New Research: Intermittent Fasting Might Not Be As Safe as We Thought

Intermittent fasting is a popular dietary trend that involves cycling between periods of eating and fasting. It is believed to have various health benefits such as weight loss, improved insulin sensitivity, and reduced inflammation.

• The popular dietary trend has been linked to dangerous eating disorder attitudes and behaviors among adolescents and young adults.

A recent study published in the journal Eating Behaviors has shed light on the potential negative effects of intermittent fasting, a popular dietary trend in which people abstain from eating for more than 8 hours at a time. Although intermittent fasting is often promoted as a way to improve health and control or lose weight, few studies have examined its potential risks.

According to the study which analyzed data from over 2,700 adolescents and young adults in Canada, intermittent fasting was found to be linked to disordered eating behaviors in women, including binge eating and compensatory behaviors such as vomiting and compulsive exercise. Men who practiced intermittent fasting were also more likely to report compulsive exercise.

The prevalence of intermittent fasting behaviors among adolescents and young adults was notable. In total, 47% of women, 38% of men, and 52% of transgender or gender non-conforming individuals reported engaging in intermittent fasting in the past 12 months.

“Given our findings, it is problematic how prevalent intermittent fasting was in our sample,” says lead author Kyle T. Ganson, Ph.D., MSW, assistant professor at the University of Toronto’s Factor-Inwentash Faculty of Social Work.

In all three groups, participants reported an average of 100 days where they engaged in intermittent fasting over the past 12 months.

“The associations found between intermittent fasting and eating disorder behaviors are particularly salient, given the significant increase in eating disorders among adolescents and young adults since the start of the COVID-19 pandemic,” says Jason M. Nagata, MD, MSc, assistant professor at the University of California, San Francisco, and a study co-author.

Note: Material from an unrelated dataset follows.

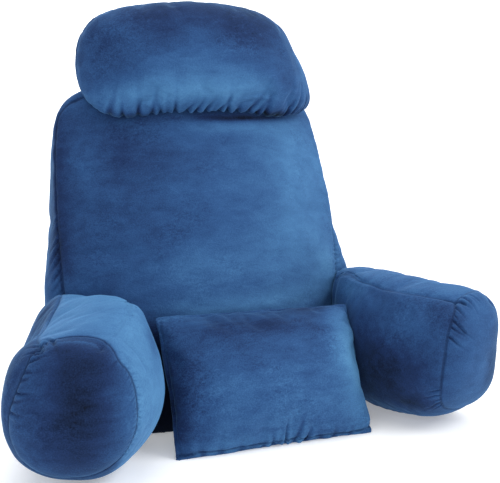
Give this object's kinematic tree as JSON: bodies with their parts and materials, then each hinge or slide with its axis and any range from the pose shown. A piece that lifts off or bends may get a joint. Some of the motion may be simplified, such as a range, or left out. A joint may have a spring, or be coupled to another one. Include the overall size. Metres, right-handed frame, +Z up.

The findings provide a warning to healthcare professionals about recommending intermittent fasting as a means of weight loss, as it may facilitate eating disorder attitudes and behaviors.

“We need more education in healthcare settings and greater awareness in popular culture, including social media, of the potential harms of intermittent fasting,” says Ganson. “At this point, the proposed benefits are still unclear and unsupported by research, and the potential harms are becoming clearer.”